## start Data shown
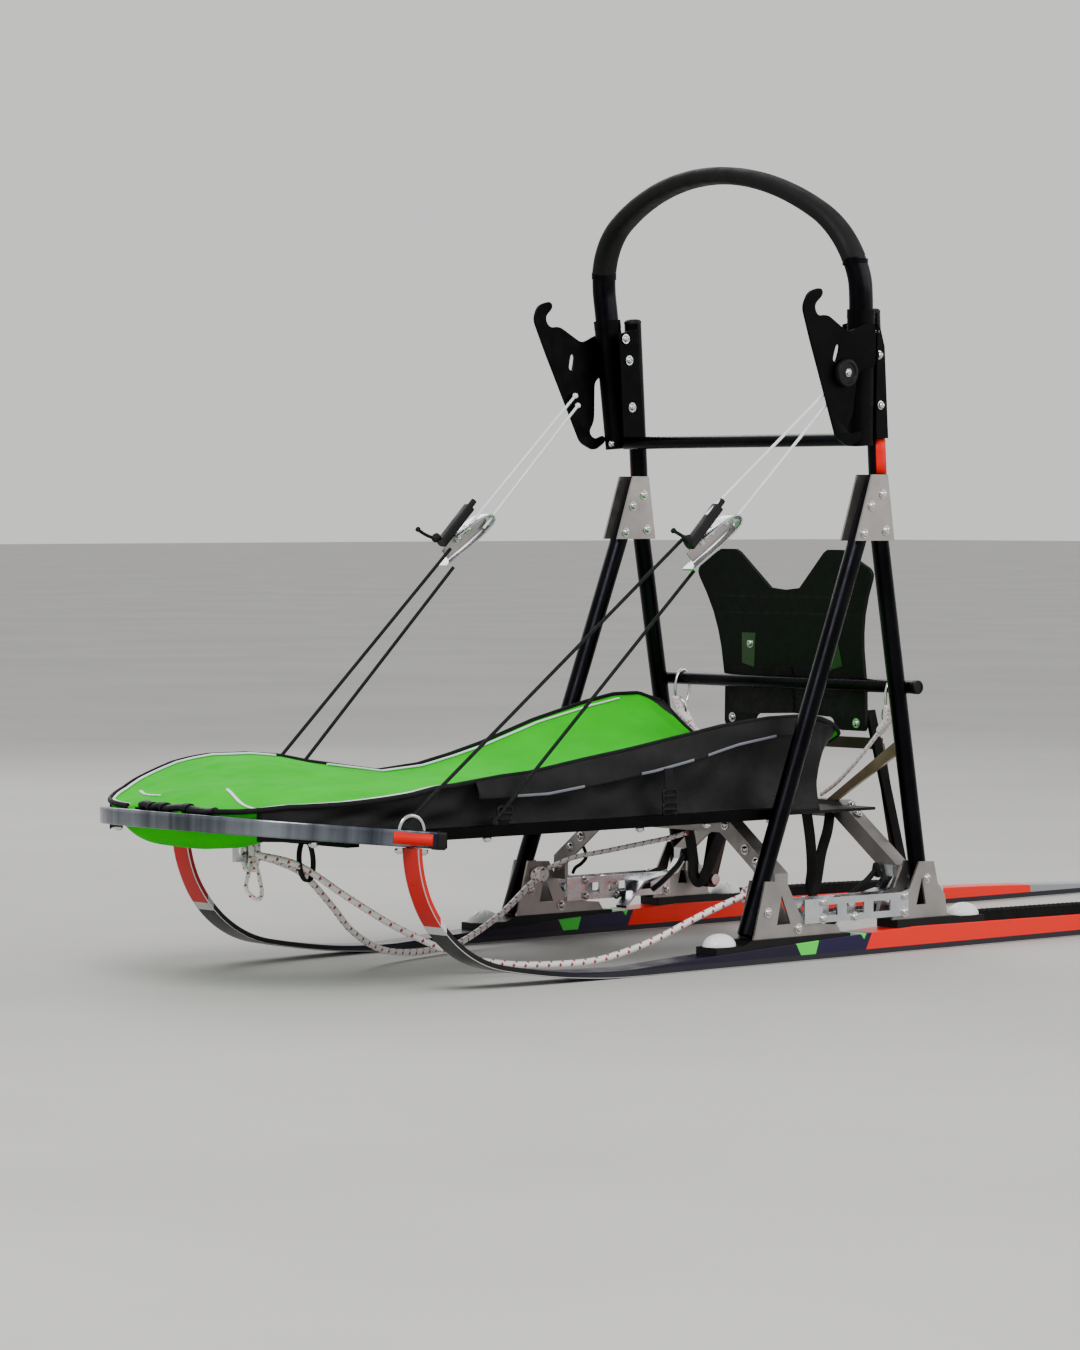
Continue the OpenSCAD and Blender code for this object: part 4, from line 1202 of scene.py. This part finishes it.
    def build(self) -> None:
        """Dresses the handle and adds its fittings."""
        dress(BLACK_PLATE, "handle_brackets")
        dress(BLACK_TUBE, "upper_crossbar", "lower_crossbar")
        self.bow()
        self.hooks()
        self.fittings()


@dataclass
class CrossFrame:
    """Arches, struts and braces, and the lines and straps slung between them."""

    rear_face: float = -123.2
    front_face: float = 118.2
    rear_nuts: tuple[tuple[float, float], ...] = ((100, 190), (150, 160), (172, 143), (205, 116))
    front_nuts: tuple[tuple[float, float], ...] = ((128, 180), (168, 148), (190, 132), (214, 104))
    hanger: tuple[Point, ...] = (
        (-117, 209, 318), (-121, 180, 292), (-126, 140, 258), (-131, 96, 226), (-135, 62, 208),
    )
    hanger_tail: tuple[Point, ...] = ((-118, 212, 330), (-122, 200, 312), (-120, 190, 299))
    hanger_knots: tuple[Point, ...] = ((-112, 216, 336), (-116, 210, 318), (-119, 196, 306))
    webbing: tuple[Point, ...] = (
        (-40, 128, 192), (-52, 124, 150), (-58, 121, 110), (-57, 119, 88), (-64, 116, 78), (-75, 113, 88),
        (-92, 106, 130), (-106, 104, 160), (-112, 103, 186),
    )
    return_cord: tuple[Point, ...] = (
        (-112, 196, 112), (-96, 192, 96), (-78, 190, 84), (-58, 188, 72), (-42, 190, 62),
    )
    return_knot: tuple[Point, ...] = (
        (-112, 194, 118), (-114, 190, 106), (-112, 200, 104), (-110, 196, 116),
    )
    tie: tuple[Point, ...] = (
        (108, 180, 140), (104, 172, 120), (100, 186, 108), (96, 204, 100), (92, 214, 92),
    )

    def bolts(self) -> None:
        """Puts nuts on the arches, the struts and the brace feet."""
        shell = Shell()
        for side in SIDES:
            rows = ((self.rear_face, self.rear_nuts, -1), (self.front_face, self.front_nuts, 1))
            for face, nuts, way in rows:
                spots = flip([(face, y, z) for y, z in nuts], side)
                shell.turned(spots, [(way, 0, 0)] * len(nuts), BUTTON_HEAD)
            top = flip([(-138, 122, 196.5), (-132, 138, 185.5)], side)
            shell.turned(top, flip([(0, 0.62, 0.78)] * 2, side), BUTTON_HEAD)
        shell.mesh("arch_bolts", STEEL, "steel_fittings")

    def hangers(self) -> None:
        """Hangs a carabiner on each end of the lower crossbar, with a thin line to the rear arch."""
        bars, lines = Shell(), Shell()
        a = (np.arange(36) * 2 * np.pi / 36)[:, None]
        for side in SIDES:
            for centre, reach, over in (
                ((-124, 214, 353), (14, 0, 3), (-3, 0, 26)),
                ((-118, 209, 326), (0, 8, 3), (3, 0, 12)),
            ):
                ring = np.asarray(centre) + np.cos(a) * np.array(reach) + np.sin(a) * np.array(over)
                path = flip(ring, side)
                up = tuple(np.cross(reach, over) * (1, side, 1))
                bars.grid(carry(path, section(2.4, 2.4, 10), up, loop=True), rows_join=True)
            lines.strand(flip(self.hanger, side), 3.0, 6)
            lines.strand(flip(self.hanger_tail, side), 4.4)
            along = smooth_path(flip(self.hanger_knots, side), 3)
            lines.turned(along, np.gradient(along, axis=0) + (0.2, 0.1, 0), ROPE_KNOT, 12)
        bars.mesh("carabiners", STEEL, "steel_fittings")
        lines.mesh("hanger_lines", THIN_ROPE, "line_white")

    def straps(self) -> None:
        """Lets loose webbing hang from the bed's tail, and ties the return cords down."""
        flat = section(10.0, 1.0, 12, 4.0)
        thick, thin = section(4.2, 4.2, 10), section(2.6, 2.6, 8)
        rows = (
            ("tail_webbing", self.webbing, flat, (0, 1, 0), WEBBING, "bag_black", 20.0),
            ("return_cord", self.return_cord, thick, (0, 0, 1), BLACK_CORD, "line_white", 8.4),
            ("arch_tie_cord", self.tie, thin, (1, 0, 0), BLACK_CORD, "line_white", 5.2),
        )
        knots = Shell()
        for side, word in WORDS:
            for name, line, profile, up, finish, slot, width in rows:
                path = smooth_path(flip(line, side), 6)
                piece = Shell().grid(carry(path, profile, up)).mesh(f"{name}_{word}", finish, slot)
            knots.strand(flip(self.return_knot, side), 4.6, up=(1, 0, 0))
        knots.mesh("return_cord_knots", BLACK_CORD, "line_white")

    def build(self) -> None:
        """Dresses the cross frame and hangs its lines."""
        dress(GREY_PLATE, "front_arch", "rear_arch")
        dress(TAN_PLATE, "arch_struts")
        dress(BARE_METAL, "arch_braces")
        self.bolts()
        self.hangers()
        self.straps()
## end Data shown
▶ [Goal of the exercise]: Extract each line of the listing above, copying it word for word.

▶ [Task output]:
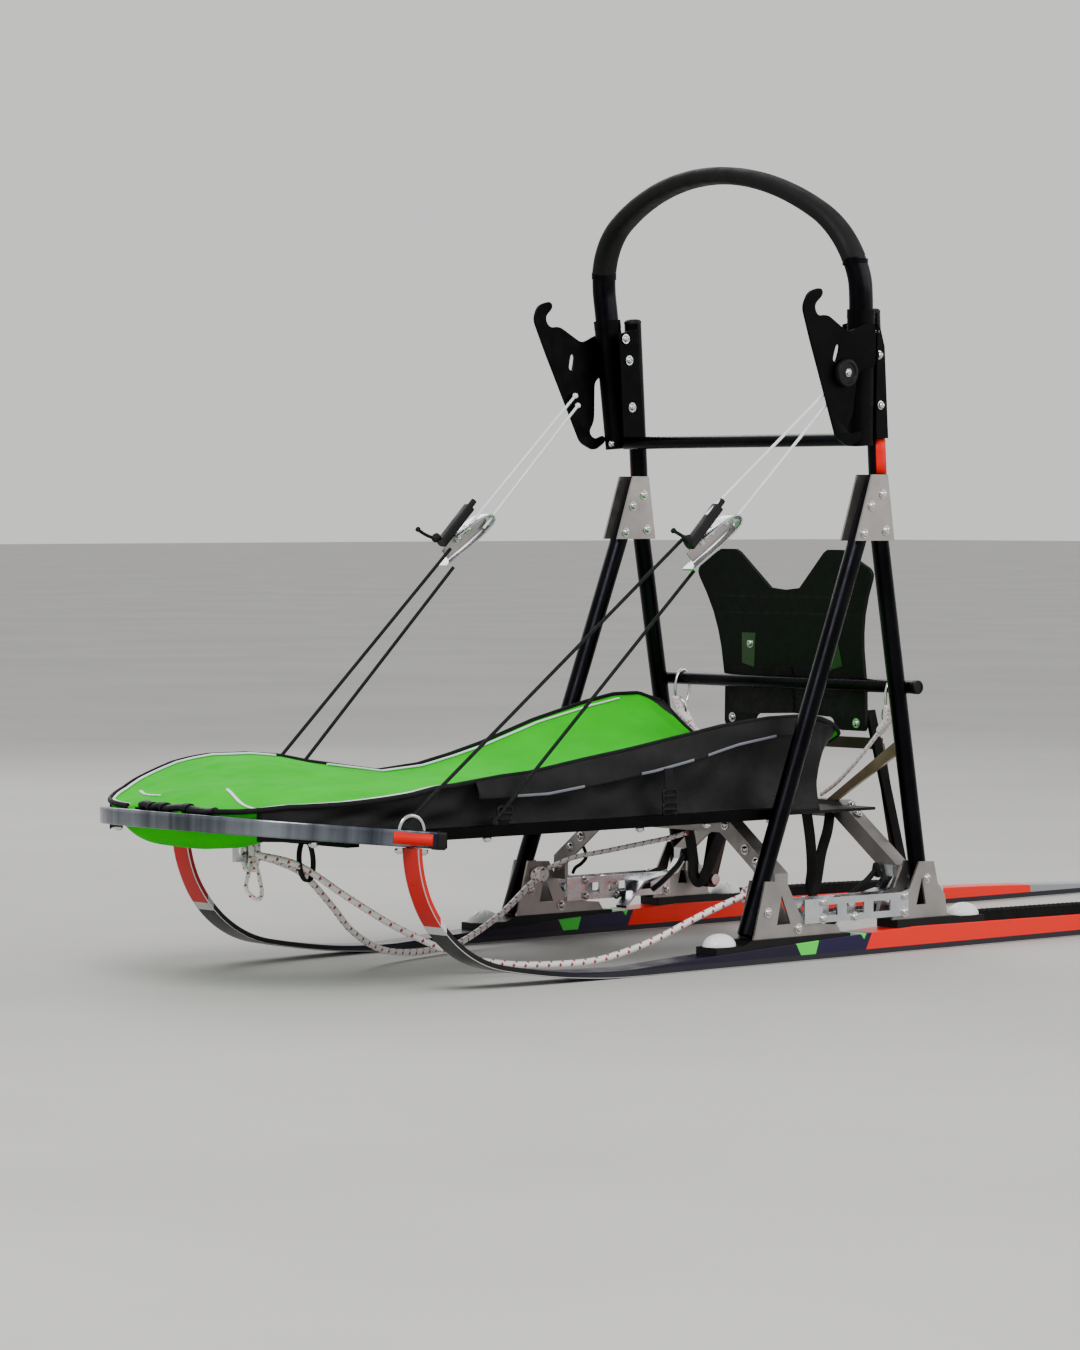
Continue the OpenSCAD and Blender code for this object: part 4, from line 1202 of scene.py. This part finishes it.
    def build(self) -> None:
        """Dresses the handle and adds its fittings."""
        dress(BLACK_PLATE, "handle_brackets")
        dress(BLACK_TUBE, "upper_crossbar", "lower_crossbar")
        self.bow()
        self.hooks()
        self.fittings()


@dataclass
class CrossFrame:
    """Arches, struts and braces, and the lines and straps slung between them."""

    rear_face: float = -123.2
    front_face: float = 118.2
    rear_nuts: tuple[tuple[float, float], ...] = ((100, 190), (150, 160), (172, 143), (205, 116))
    front_nuts: tuple[tuple[float, float], ...] = ((128, 180), (168, 148), (190, 132), (214, 104))
    hanger: tuple[Point, ...] = (
        (-117, 209, 318), (-121, 180, 292), (-126, 140, 258), (-131, 96, 226), (-135, 62, 208),
    )
    hanger_tail: tuple[Point, ...] = ((-118, 212, 330), (-122, 200, 312), (-120, 190, 299))
    hanger_knots: tuple[Point, ...] = ((-112, 216, 336), (-116, 210, 318), (-119, 196, 306))
    webbing: tuple[Point, ...] = (
        (-40, 128, 192), (-52, 124, 150), (-58, 121, 110), (-57, 119, 88), (-64, 116, 78), (-75, 113, 88),
        (-92, 106, 130), (-106, 104, 160), (-112, 103, 186),
    )
    return_cord: tuple[Point, ...] = (
        (-112, 196, 112), (-96, 192, 96), (-78, 190, 84), (-58, 188, 72), (-42, 190, 62),
    )
    return_knot: tuple[Point, ...] = (
        (-112, 194, 118), (-114, 190, 106), (-112, 200, 104), (-110, 196, 116),
    )
    tie: tuple[Point, ...] = (
        (108, 180, 140), (104, 172, 120), (100, 186, 108), (96, 204, 100), (92, 214, 92),
    )

    def bolts(self) -> None:
        """Puts nuts on the arches, the struts and the brace feet."""
        shell = Shell()
        for side in SIDES:
            rows = ((self.rear_face, self.rear_nuts, -1), (self.front_face, self.front_nuts, 1))
            for face, nuts, way in rows:
                spots = flip([(face, y, z) for y, z in nuts], side)
                shell.turned(spots, [(way, 0, 0)] * len(nuts), BUTTON_HEAD)
            top = flip([(-138, 122, 196.5), (-132, 138, 185.5)], side)
            shell.turned(top, flip([(0, 0.62, 0.78)] * 2, side), BUTTON_HEAD)
        shell.mesh("arch_bolts", STEEL, "steel_fittings")

    def hangers(self) -> None:
        """Hangs a carabiner on each end of the lower crossbar, with a thin line to the rear arch."""
        bars, lines = Shell(), Shell()
        a = (np.arange(36) * 2 * np.pi / 36)[:, None]
        for side in SIDES:
            for centre, reach, over in (
                ((-124, 214, 353), (14, 0, 3), (-3, 0, 26)),
                ((-118, 209, 326), (0, 8, 3), (3, 0, 12)),
            ):
                ring = np.asarray(centre) + np.cos(a) * np.array(reach) + np.sin(a) * np.array(over)
                path = flip(ring, side)
                up = tuple(np.cross(reach, over) * (1, side, 1))
                bars.grid(carry(path, section(2.4, 2.4, 10), up, loop=True), rows_join=True)
            lines.strand(flip(self.hanger, side), 3.0, 6)
            lines.strand(flip(self.hanger_tail, side), 4.4)
            along = smooth_path(flip(self.hanger_knots, side), 3)
            lines.turned(along, np.gradient(along, axis=0) + (0.2, 0.1, 0), ROPE_KNOT, 12)
        bars.mesh("carabiners", STEEL, "steel_fittings")
        lines.mesh("hanger_lines", THIN_ROPE, "line_white")

    def straps(self) -> None:
        """Lets loose webbing hang from the bed's tail, and ties the return cords down."""
        flat = section(10.0, 1.0, 12, 4.0)
        thick, thin = section(4.2, 4.2, 10), section(2.6, 2.6, 8)
        rows = (
            ("tail_webbing", self.webbing, flat, (0, 1, 0), WEBBING, "bag_black", 20.0),
            ("return_cord", self.return_cord, thick, (0, 0, 1), BLACK_CORD, "line_white", 8.4),
            ("arch_tie_cord", self.tie, thin, (1, 0, 0), BLACK_CORD, "line_white", 5.2),
        )
        knots = Shell()
        for side, word in WORDS:
            for name, line, profile, up, finish, slot, width in rows:
                path = smooth_path(flip(line, side), 6)
                piece = Shell().grid(carry(path, profile, up)).mesh(f"{name}_{word}", finish, slot)
            knots.strand(flip(self.return_knot, side), 4.6, up=(1, 0, 0))
        knots.mesh("return_cord_knots", BLACK_CORD, "line_white")

    def build(self) -> None:
        """Dresses the cross frame and hangs its lines."""
        dress(GREY_PLATE, "front_arch", "rear_arch")
        dress(TAN_PLATE, "arch_struts")
        dress(BARE_METAL, "arch_braces")
        self.bolts()
        self.hangers()
        self.straps()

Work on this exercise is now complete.